2. It was sufficient to allege that the defendant J. H. is the administrator of the estate of Sarah C., deceased. Where a plaintiff sues in a representative capacity, he must allege matters showing his appointment, but such is not the case as to defendants who are sued as executors or administrators. “In actions against executors or administrators, it is not necessary to allege in the complaint facts showing how the defendant became invested with his representative capacity, but simply that they are such executors or administrators.” (2 Wait’s Pr. 374.)
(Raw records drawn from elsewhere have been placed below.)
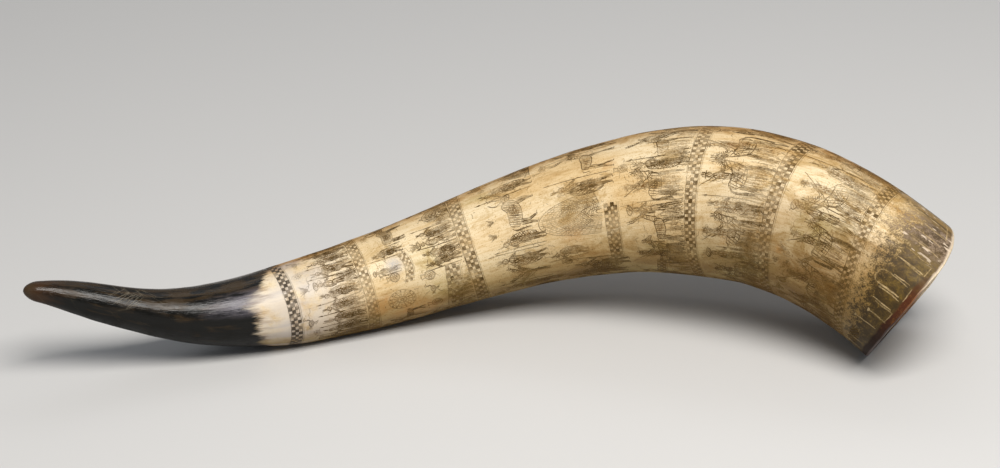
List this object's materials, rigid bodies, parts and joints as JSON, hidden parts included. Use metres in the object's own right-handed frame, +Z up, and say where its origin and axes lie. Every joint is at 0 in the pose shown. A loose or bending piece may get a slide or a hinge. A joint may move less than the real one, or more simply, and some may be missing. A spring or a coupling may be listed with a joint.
{
  "type": "engraved cow horn",
  "caption": "Hollow S-curved cow horn with a solid dark tip and a sawn open mouth, engraved all round with checked bands and rows of figures, lying on its side.",
  "frame": {"origin": "centre of the horn's box, on the surface that it lies on", "axes": "+X along the horn from the tip end to the mouth end, +Y to the back, +Z up"},
  "size_m": [0.456, 0.141, 0.1011],
  "materials": {
    "horn": "polished natural horn, ivory with ochre shading, black towards the tip, with dark pigment rubbed into fine engraving"
  },
  "bodies": {
    "root": {"horn": "horn"}
  },
  "joints": []
}
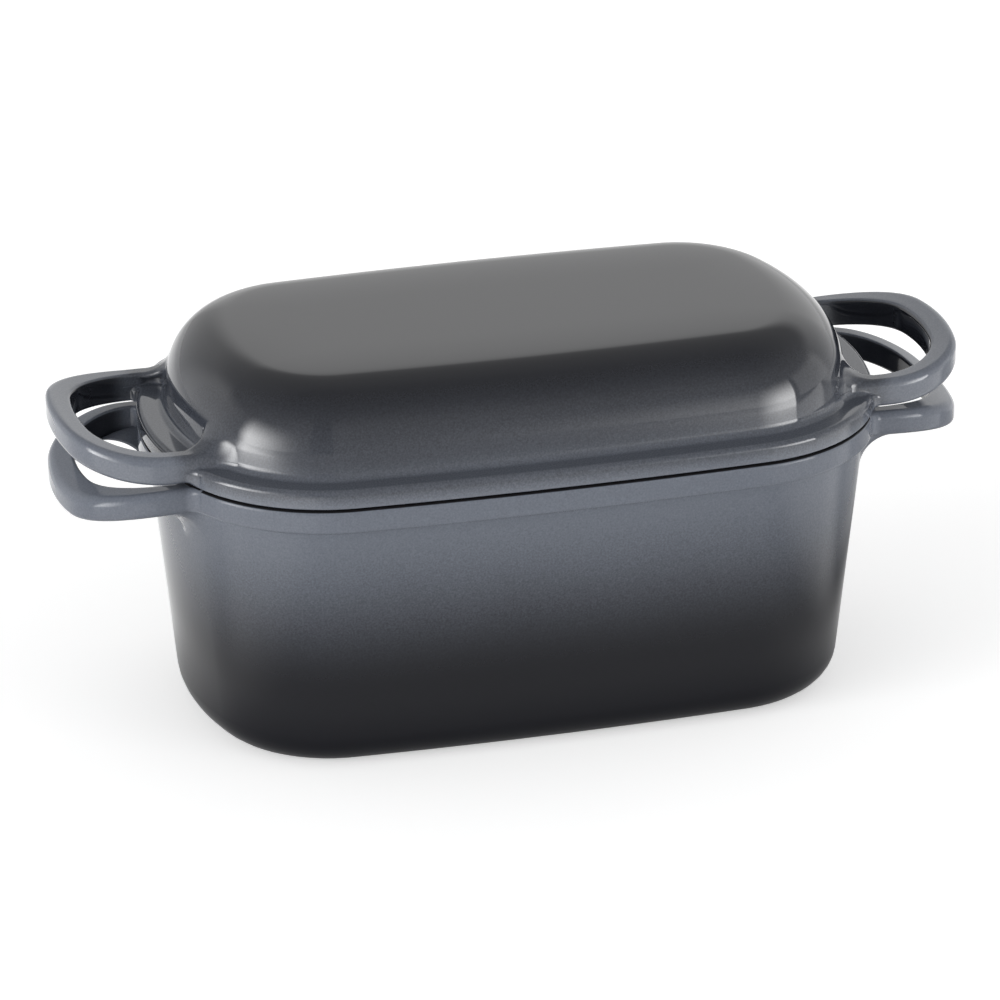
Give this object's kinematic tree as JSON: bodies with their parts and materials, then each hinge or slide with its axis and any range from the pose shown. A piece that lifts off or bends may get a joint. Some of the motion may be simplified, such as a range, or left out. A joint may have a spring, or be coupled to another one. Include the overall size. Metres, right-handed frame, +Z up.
{
  "type": "dutch oven",
  "caption": "Rectangular enamelled cast iron casserole with arched ends, a domed lid that rests on the pot, and loop handles cast on both.",
  "frame": {"origin": "middle of the flat underside of the pot", "axes": "+Z up, +X along the length through the handles, +Y across towards the back"},
  "size_m": [0.335, 0.1622, 0.144],
  "materials": {
    "pot_enamel": "gloss enamel, blue-grey at the rim fading to near black at the base, satin black inside",
    "lid_enamel": "gloss enamel, blue-grey flange and handles fading to a near black top, satin black inside"
  },
  "bodies": {
    "root": {"pot": "pot_enamel", "lid": "lid_enamel"}
  },
  "joints": []
}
3. As to the statute of limitations, the code (Code Civ. Proc., sec. 1475) requires all claims against a homestead to be presented to the administrator. (Camp v. Grider, 62 Cal. 21.) It does not appear that the estate *548of John Connell was closed when suit was brought, and the note and mortgage having been presented to his administratrix on the twentieth day of December, 1880, and allowed, the statute .ceased to run. “No claim against any estate'which has been presented and allowed is affected by the statute of limitations pending the proceedings for the settlement of the estate.” (Code Civ. Proc., sec. 1569; Estate of Schroeder, 46 Cal. 317; Dohs v. Dohs, 60 Cal. 255; Savings and Loan Soc. v. Hutchinson, 68 Cal. 53.)

4. It is claimed by respondent that as to Sarah Connell, unless the complaint contains some averment showing that the statute had not run against her, the action is barred. The burden, however, is upon defendant to show that plaintiff’s cause of action is barred. Unless it clearly appears from the face of the complaint that plaintiff’s cause of action is barred, the issue must be raised by answer. It does not appear from the complaint when the administrator of Sarah Connell was .appointed. Hence the question cannot be raised upon demurrer. (Harmon v. Page, 62 Cal. 449; Willis v. Farley, 24 Cal. 491; Savings and Loan Soc. v. Hutchinson, 68 Cal. 53; Cameron v. San Francisco, 68 Cal. 390.)

Judgment reversed, with directions to the court below .to overrule the demurrer.

Temple, J., and McKinstry, J., concurred.